23 Aug 2009

The storybook wonders of Kelvingrove

I had lived in Scotland for just a year when the Kelvingrove Art Gallery and Museum opened its doors again after having been closed for several years for refurbishment. First opened in 1901, there was no doubt that it had been in desperate need of some tender loving care.
For three years the public had only been able to walk past the enormous red sandstone structure and wonder what was taking place inside. Hundreds of exhibits, from a huge Spitfire in the central court to intricate collections of fossils, were being planned and catalogued, while much-loved pieces of art were being restored to their former glory.
The build-up to the moment when the doors were again swung open included behind-the-scenes television programs in which obsessed curators were followed and interviewed, and talented lighting men climbed tall ladders and scaffolding to cast just the right shadows over ancient treasures.

The opening was also televised, and I remember the moment like it was something miraculous. It remains in my mind a testimony to human endeavour, to what can be accomplished when you combine talent, effort, care, and time. That night the cameras captured the looks on people’s faces as they stepped inside and took everything in, like it was the finest gift they could have imagined.

One of the best things about Britain: all national art galleries and museums are FREE. When you walk into Kelvingrove, this small fact is something that can stop you in your tracks. “Free. I could spend all day in here, gazing at some of the finest things in the world, and I don’t have to pay. All this grandeur, just for me…" 

A barrage of magical children’s books could be set inside this building’s deep belly of organized clutter. From the proud Victorian detail of the entrance to the hall of the hanging heads, it is like setting an egg beater loose in the imagination. If ever I would be allowed to spend a night in an empty museum, this would be the one I would choose.
Gorgeous pieces of sculpture are on show, including George Lawson’s Motherless. But many people will be drawn by the opportunity to see Salvador Dali’s original Christ of St John of the Cross. Last time I visited, it was hanging at the end of a long hall, ensuring the visitor had to approach it from a distance, the details coming slowly into view.

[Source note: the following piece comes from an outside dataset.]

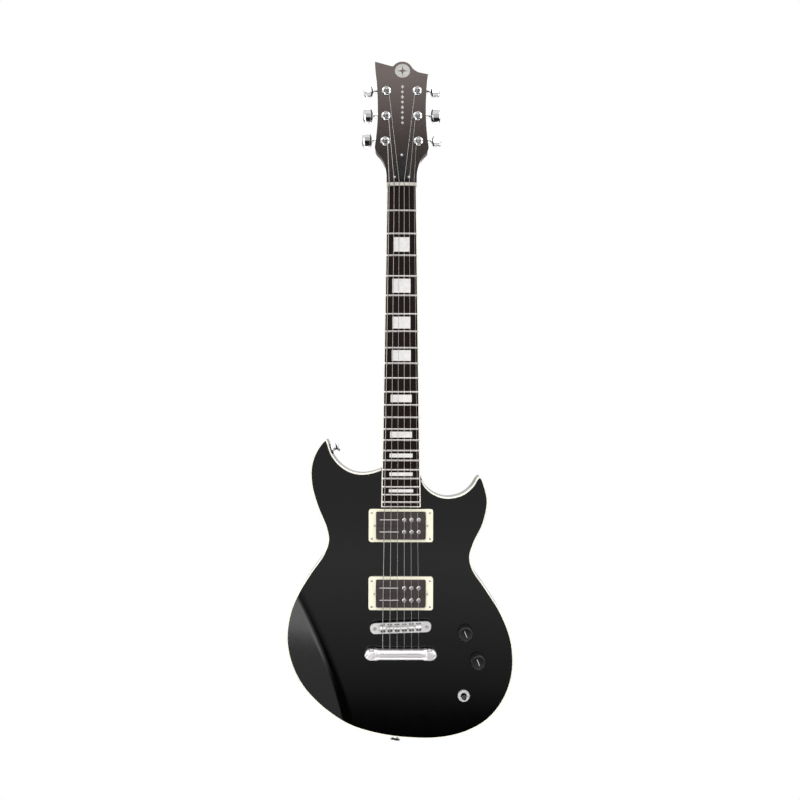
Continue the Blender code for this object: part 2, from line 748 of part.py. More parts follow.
def housing_mesh(side):
    """A box open towards the headstock, round the gear and the worm, with a sleeve for the shaft."""
    outer = rounded([(-10.2, -10.0), (10.2, -10.0), (10.2, 15.8), (-10.2, 15.8)], 2.5, 2)
    inner = [(-9.0, -8.8), (9.0, -8.8), (9.0, 14.6), (-9.0, 14.6)]
    shell = prism(outer, -HOUSING_BACK, -HEAD_THICK - GAP)
    cavity = prism(inner, -HOUSING_BACK + 1.2, -HEAD_THICK + 3)
    way = (0, side * 90, 0)
    sleeve = moved(drilled(3.7, 9.6, 16.8, 12), (0, WORM_OFFSET, -WORM_DEPTH), way)
    bore = moved(drilled(2.7, 5, 20, 12), (0, WORM_OFFSET, -WORM_DEPTH), way)
    return carved(shell, [cavity, bore], [sleeve])


def make_tuners(head_board):
    post = post_mesh()
    housings = {side: housing_mesh(side) for side in (-1, 1)}
    for number, (side, x, y) in enumerate(post_spots(), 1):
        piece(f"tuner_housing_{number}", housings[side], head_board, CHROME, (x, y, 0))
        piece(f"tuner_post_{number}", post, head_board, CHROME, (x, y, 0))
        spot = (x, y + WORM_OFFSET, -WORM_DEPTH)
        key = key_mesh(side * BUTTON_TURNS[number - 1])
        piece(f"tuner_key_{number}", key, head_board, CHROME, spot, (0, side * 90, 0))


# ---- strings ----


def bridge_x(index):
    return (index - 2.5) * BRIDGE_PITCH


def string_route(index):
    """From inside the tailpiece over the saddle and the nut, then round the tuner's post."""
    radius = STRING_RADII[index]
    x = bridge_x(index)
    saddle_y = BRIDGE_Y + x * math.tan(math.radians(BRIDGE_SLANT))
    route = [Vector((x, TAIL_Y - 3, TAIL_HOLE_Z)), Vector((x, TAIL_Y + TAIL_DEEP / 2 + 0.8, TAIL_HOLE_Z))]
    route.append(Vector((x, saddle_y, SADDLE_TOP - crown(x) + radius)))
    neck = neck_on_body()
    head = neck @ head_on_neck()
    over = STRING_OVER_BOARD - crown(nut_x(index)) + radius
    route.append(neck @ Vector((nut_x(index), -0.4, over)))
    route.append(neck @ Vector((nut_x(index), NUT_THICK + 0.2, over)))
    side, post_x, post_y = post_spots()[index]
    winding = WAIST_RADIUS + GAP + radius
    leaving = head.inverted() @ route[-1]
    back = Vector((leaving.x - post_x, leaving.y - post_y))
    start = math.atan2(back.y, back.x) - side * math.acos(winding / back.length)
    steps = round(10 * WRAP_TURNS)
    for step in range(steps + 1):
        angle = start - side * math.tau * step / 10
        z = 6.0 - (2 * radius + 0.3) * step / 10
        point = (post_x + winding * math.cos(angle), post_y + winding * math.sin(angle), z)
        route.append(head @ Vector(point))
    return route


def make_strings(front):
    for index, radius in enumerate(STRING_RADII):
        curve = bpy.data.curves.new(f"string_{index + 1}", "CURVE")
        curve.dimensions = "3D"
        curve.bevel_depth = MM * radius
        curve.bevel_resolution = 2
        curve.use_fill_caps = True
        route = string_route(index)
        spline = curve.splines.new("POLY")
        spline.points.add(len(route) - 1)
        for point, place in zip(spline.points, route):
            point.co = (*(place * MM), 1)
        obj = bpy.data.objects.new(f"string_{index + 1}", curve)
        bpy.context.scene.collection.objects.link(obj)
        obj.parent = front
        curve.materials.append(finish(obj.name, *STEEL))


# ---- bridge and tailpiece ----


def make_bridge(front):
    turn = Matrix.Rotation(math.radians(BRIDGE_SLANT), 4, "Z")
    bridge_board = board("bridge_board", Matrix.Translation((0, BRIDGE_Y, 0)) @ turn, front)
    bar = prism(rectangle(2 * BRIDGE_HALF, BRIDGE_DEEP, 6.6, steps=5), BRIDGE_LOW, BRIDGE_HIGH)
    trough = prism(rectangle(2 * TROUGH_HALF, TROUGH_DEEP, 1, steps=2), TROUGH_FLOOR, BRIDGE_HIGH + 3)
    holes = [moved(drilled(2.7, 0, 20), (side * BRIDGE_POST_X, 0, 0)) for side in (-1, 1)]
    piece("bridge_body", carved(bar, [trough, *holes]), bridge_board, CHROME)
    profile = [
        (0, -22), (3.0, -22), (3.0, 5.2), (6.8, 5.2), (6.8, BRIDGE_LOW - GAP),
        (2.3, BRIDGE_LOW - GAP), (2.3, BRIDGE_HIGH - 0.4), (0, BRIDGE_HIGH - 0.4),
    ]
    post = mesh_of(turned(profile, 16))
    for name, side in (("bass", -1), ("treble", 1)):
        piece(f"bridge_post_{name}", post, bridge_board, CHROME, (side * BRIDGE_POST_X, 0, 0))
    for index in range(6):
        x = bridge_x(index) / math.cos(math.radians(BRIDGE_SLANT))
        ridge = SADDLE_TOP - crown(bridge_x(index)) - GAP
        base, half = TROUGH_FLOOR + GAP, SADDLE_DEEP / 2
        side_view = [
            (-half, base), (half, base), (half, 13.0), (0.35, ridge), (-0.35, ridge), (-half, 13.0),
        ]
        shape = prism(side_view, -SADDLE_WIDE / 2, SADDLE_WIDE / 2)
        shape = moved(moved(shape, turn=(90, 0, 0)), turn=(0, 0, 90))
        piece(f"saddle_{index + 1}", mesh_of(shape), bridge_board, CHROME, (x, 0, 0))


def make_tailpiece(front):
    lug_deep = 17.0
    lugs = prism(rectangle(2 * TAIL_HALF, lug_deep, 8.4, steps=5), TAIL_LOW, TAIL_HIGH)
    waist_cuts = []
    for way in (-1, 1):
        shave = rectangle(66, 4, 0, (0, way * (TAIL_DEEP / 2 + 2)))
        waist_cuts.append(prism(shave, TAIL_LOW - 2, TAIL_HIGH + 2))
    slots = []
    for side in (-1, 1):
        slot = arc((side * TAIL_STUD_X, 0), 3.9, 180, 360, 8)
        slot += [Vector((side * TAIL_STUD_X + 3.9, 14)), Vector((side * TAIL_STUD_X - 3.9, 14))]
        slots.append(prism(slot, TAIL_LOW - 2, TAIL_HIGH + 2))
    holes = []
    for index in range(6):
        place = (bridge_x(index), 0, TAIL_HOLE_Z)
        holes.append(moved(drilled(1.8, -14, 14, 10), place, (90, 0, 0)))
    mesh = carved(lugs, [*waist_cuts, *slots, *holes])
    piece("tailpiece", mesh, front, CHROME, (0, TAIL_Y, 0))
    profile = [
        (0, -22), (4.8, -22), (4.8, 0.6), (6.4, 0.6), (6.4, TAIL_LOW - GAP),
        (3.5, TAIL_LOW - GAP), (3.5, TAIL_HIGH + GAP), (6.3, TAIL_HIGH + GAP),
        (6.3, 18.6), (5.4, 19.4), (0, 19.4),
    ]
    stud = mesh_of(turned(profile, 16))
    for name, side in (("bass", -1), ("treble", 1)):
        piece(f"tailpiece_stud_{name}", stud, front, CHROME, (side * TAIL_STUD_X, TAIL_Y, 0))


# ---- pickups ----


def make_pickups(front):
    for name, y, ring_top, pickup_top in PICKUPS:
        blank = prism(rectangle(*RING_SIZE, 3.5), GAP, ring_top)
        ring = carved(blank, [prism(rectangle(*RING_HOLE, 1.5), -5, 20)])
        piece(f"{name}_pickup_ring", ring, front, CREAM, (0, y, 0))
        foot = pickup_top - PICKUP_TALL
        case = prism(rectangle(*PICKUP_SIZE, 2), foot, pickup_top)
        feet = prism(rectangle(83, 13, 1), foot - 1, foot + 0.4)
        piece(f"{name}_pickup", carved(case, joins=[feet]), front, BLACK_PLASTIC, (0, y, 0))


# ---- controls ----


def make_controls(front):
    knob = [
        (0, -16), (3.0, -16), (3.0, 4.6), (8.8, 4.6), (8.8, 1.0), (11.4, 1.0),
        (11.2, 8.0), (10.5, 13.6), (9.6, 14.8), (0, 15.2),
    ]
    pot = [
        (3.4, 3.2), (4.7, 3.2), (4.7, 2.3), (7.2, 2.3), (7.2, GAP), (4.7, GAP), (4.7, -5.8),
        (12.0, -5.8), (12.0, -17.0), (3.4, -17.0),
    ]
    knob_mesh = mesh_of(turned(knob, 20))
    pot_mesh = mesh_of(turned(pot, 12, hollow=True))
    for name, x, y in KNOB_PLACES:
        piece(f"{name}_knob", knob_mesh, front, BLACK_PLASTIC, (x, y, 0))
        piece(f"{name}_pot", pot_mesh, front, STEEL, (x, y, 0))
    sleeve = [
        (4.4, 3.4), (6.4, 3.4), (6.4, 2.8), (8.4, 2.8), (8.4, GAP), (6.0, GAP),
        (6.0, -11.5), (4.4, -11.5),
    ]
    frame = prism(rectangle(14, 34, 1), -26, -10)
    hollow = prism(rectangle(9, 30, 1), -28, -12.5)
    passage = drilled(4.4, -14, -9)
    switch = carved(turned(sleeve, 20, hollow=True), [hollow, passage], [frame])
    piece("selector_switch", switch, front, STEEL, (*SWITCH_PLACE, 0))
    lever = [
        (0, -8), (1.4, -8), (1.4, -2.2), (2.6, -0.8), (2.6, 0.8), (1.6, 2.2), (1.6, 11.4),
        (2.2, 11.6), (3.1, 20.5), (2.4, 23.0), (0, 23.8),
    ]
    spot = (*SWITCH_PLACE, LEVER_PIVOT_Z)
    piece("selector_lever", mesh_of(turned(lever, 12)), front, BLACK_PLASTIC, spot)


def make_jack(front):
    """The jack and its plate are drawn with z pointing out of the body's side."""
    plate = carved(drilled(15.4, -JACK_PLATE_THICK, 0, 28), [drilled(5.1, -5, 5)])
    spot, way = (JACK_FACE_X, JACK_Y, JACK_Z), (0, 90, 0)
    piece("jack_plate", plate, front, CHROME, spot, way)
    sleeve = [
        (3.3, 2.7), (4.7, 2.7), (4.7, 2.2), (6.8, 2.2), (6.8, GAP), (4.7, GAP), (4.7, -3.2), (8.0, -3.2),
        (8.0, -5.6), (4.7, -5.6), (4.7, -12), (3.3, -12),
    ]
    arm = block((5.6, -2, -26), (6.4, 2, -5))
    hook = block((3.6, -2, -26), (6.4, 2, -25))
    jack = carved(turned(sleeve, 16, hollow=True), joins=[arm, hook])
    piece("output_jack", jack, front, STEEL, spot, way)


def make_strap_buttons(front):
    profile = [
        (0, -18), (1.7, -18), (1.7, 0.9), (5.2, 0.9), (4.4, 2.2), (3.4, 4.4), (3.6, 7.6), (6.8, 9.4),
        (7.3, 10.6), (6.6, 11.8), (0, 11.8),
    ]
    mesh = mesh_of(turned(profile, 16))
    for name, (x, y, way) in (("upper", UPPER_BUTTON), ("lower", LOWER_BUTTON)):
        piece(f"strap_button_{name}", mesh, front, CHROME, (x, y, -BODY_THICK / 2), (0, 90, way))


def main():
    clear_scene()
    front = board("body_board", body_board_matrix())
    neck_board = board("neck_board", neck_on_body(), front)
    head_board = board("head_board", head_on_neck(), neck_board)
    make_body(front)
    make_neck(neck_board, head_board)
    make_truss_rod(neck_board, head_board)
    make_fretboard(neck_board)
    make_nut(neck_board)
    make_tuners(head_board)
    make_strings(front)
    make_bridge(front)
    make_tailpiece(front)
    make_pickups(front)
    make_controls(front)
    make_jack(front)
    make_strap_buttons(front)


main()
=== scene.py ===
import math

import bpy
from mathutils import Euler, Matrix, Vector


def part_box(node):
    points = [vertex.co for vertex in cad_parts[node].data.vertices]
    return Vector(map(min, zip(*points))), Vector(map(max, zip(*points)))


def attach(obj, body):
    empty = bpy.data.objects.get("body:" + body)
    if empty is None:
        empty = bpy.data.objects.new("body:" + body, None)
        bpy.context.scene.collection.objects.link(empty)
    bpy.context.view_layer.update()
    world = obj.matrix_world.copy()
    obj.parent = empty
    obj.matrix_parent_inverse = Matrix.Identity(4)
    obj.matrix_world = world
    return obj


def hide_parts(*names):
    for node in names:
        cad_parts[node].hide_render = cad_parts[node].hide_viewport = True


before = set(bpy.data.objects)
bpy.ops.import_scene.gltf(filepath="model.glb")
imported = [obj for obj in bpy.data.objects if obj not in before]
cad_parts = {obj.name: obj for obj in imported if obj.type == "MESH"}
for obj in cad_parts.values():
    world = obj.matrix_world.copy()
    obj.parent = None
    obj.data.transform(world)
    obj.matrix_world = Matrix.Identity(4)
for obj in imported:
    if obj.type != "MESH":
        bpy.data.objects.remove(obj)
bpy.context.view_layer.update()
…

Leaving Kelvingrove, the way to the nearby park includes even more Victorian sculptures, including the one below of a weaver smiling tenderly to a child as she works.
Kelvingrove is Scotland’s most visited free attraction. Yet I often meet people who are visiting Scotland, who say they don’t have time to go to Glasgow. They head to Edinburgh’s gothic skyline and mark “Scotland” off their list of places to see.
Trust me - if you are travelling to Scotland, take a heavy pencil and carve time in your schedule to visit Kelvingrove. It is a gift that has been lovingly given to anyone who wants it.